Werther
The Sorrows of Werther by Goethe inspired the opera Werther by Massenet. A scrim embedded onto the stage intensifies the grief felt during the overture. The scale of the Metropolitan Opera House stage was resolved with the desire for intimacy under production designer Wendall Harrington. The opera was directed by Richard Eyre and the tenor Jonas Kaufman with the mezzo-soprano Sophie Koch made the event spectacular. The sets were by Rob Howell.
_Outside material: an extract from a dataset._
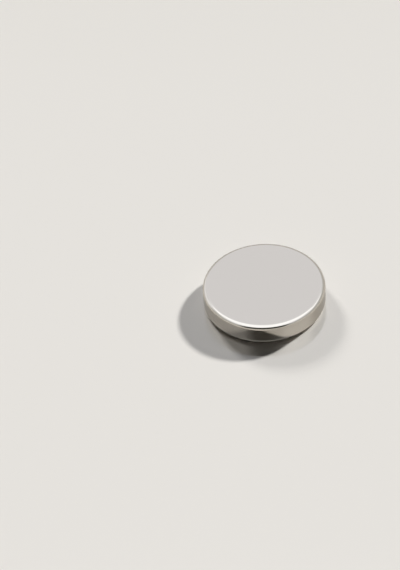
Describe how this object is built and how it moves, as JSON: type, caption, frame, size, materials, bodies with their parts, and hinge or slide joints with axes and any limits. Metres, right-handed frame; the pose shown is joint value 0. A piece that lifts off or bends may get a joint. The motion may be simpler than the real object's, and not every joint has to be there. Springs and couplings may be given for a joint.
{
  "type": "disc magnet",
  "caption": "Thin flat round magnet with ground pole faces, a straight wall and tumbled rims, bright nickel all over.",
  "frame": {"origin": "centre of the lower pole face, which is the face that the disc lies on", "axes": "+Z along the disc's axis, which is its magnetic axis, from the lower pole face to the upper one; X and Y are interchangeable, because the disc is round"},
  "size_m": [0.01, 0.01, 0.0018],
  "materials": {
    "nickel_plating": "bright barrel-plated nickel, close to a mirror, with a faint orange peel and hairline tumbling marks"
  },
  "bodies": {
    "root": {"magnet_disc": "nickel_plating"}
  },
  "joints": []
}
Werther: directed by Richard Eyre
Production Design: Wendall Harrington
Tenor: Jonas Kaufman
Mezzo-soprano: Sophie Koch
Post-production: Manuel Barenboim
29 Cross Examinations
Joan of Arc’s decision to dress like a man violated a law against cross-dressing so infuriating her judges that they formulated 70 charges of heresy against her. Their interrogation included bizarre reasons to explain why she assumed male authority and took on manly traits. When she was taken by the French court to be blessed by God her voices were considered to be authentic and with that she came to lead the French army to reclaim the throne for France. When she was betrayed the voices were amended to be those of a witch and heretic.
The play takes place in the present where Michael represents the jury of orthodox theologians and powerful judges. His interrogation of Joan during the trial was recorded exactly. He speaks for the English and the Burgundians and finally the clergy who are determined to accuse her of heresy. Two performers, representing Joan, address her accuser. Using time-based digital projections, live performance, 2D animation and physical movement the play looks into the past to show the meaning and relevance of the trial today.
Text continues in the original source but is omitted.